# Task to carry out:
Copy out all of the data exactly as it appears.

▶

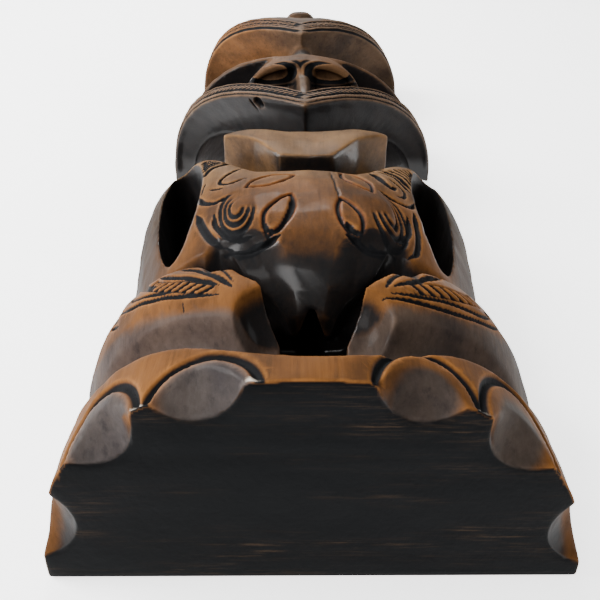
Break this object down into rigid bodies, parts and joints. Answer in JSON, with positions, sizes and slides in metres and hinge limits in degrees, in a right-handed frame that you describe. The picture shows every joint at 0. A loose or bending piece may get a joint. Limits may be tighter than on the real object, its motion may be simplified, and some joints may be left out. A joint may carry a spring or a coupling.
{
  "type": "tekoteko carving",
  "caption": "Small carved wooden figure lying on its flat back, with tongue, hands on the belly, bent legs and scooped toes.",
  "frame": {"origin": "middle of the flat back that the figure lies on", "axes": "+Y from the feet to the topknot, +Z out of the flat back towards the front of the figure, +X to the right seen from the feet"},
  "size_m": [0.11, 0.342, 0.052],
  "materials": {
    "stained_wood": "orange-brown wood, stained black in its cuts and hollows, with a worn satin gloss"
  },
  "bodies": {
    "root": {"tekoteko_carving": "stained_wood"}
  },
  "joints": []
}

◀

# Complete output:
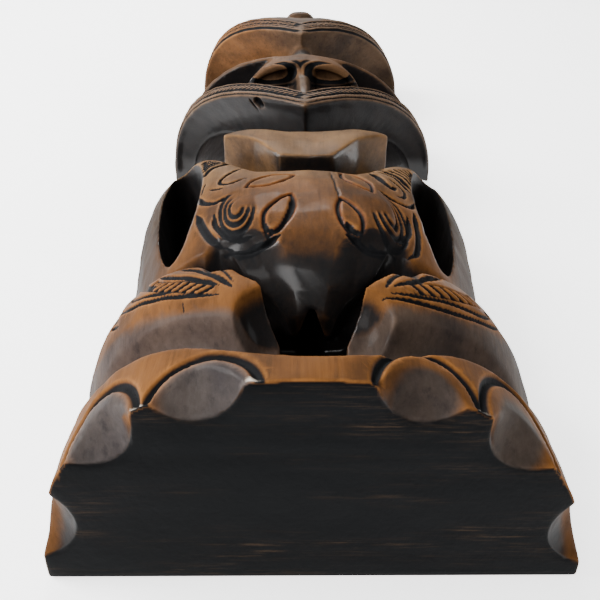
Break this object down into rigid bodies, parts and joints. Answer in JSON, with positions, sizes and slides in metres and hinge limits in degrees, in a right-handed frame that you describe. The picture shows every joint at 0. A loose or bending piece may get a joint. Limits may be tighter than on the real object, its motion may be simplified, and some joints may be left out. A joint may carry a spring or a coupling.
{
  "type": "tekoteko carving",
  "caption": "Small carved wooden figure lying on its flat back, with tongue, hands on the belly, bent legs and scooped toes.",
  "frame": {"origin": "middle of the flat back that the figure lies on", "axes": "+Y from the feet to the topknot, +Z out of the flat back towards the front of the figure, +X to the right seen from the feet"},
  "size_m": [0.11, 0.342, 0.052],
  "materials": {
    "stained_wood": "orange-brown wood, stained black in its cuts and hollows, with a worn satin gloss"
  },
  "bodies": {
    "root": {"tekoteko_carving": "stained_wood"}
  },
  "joints": []
}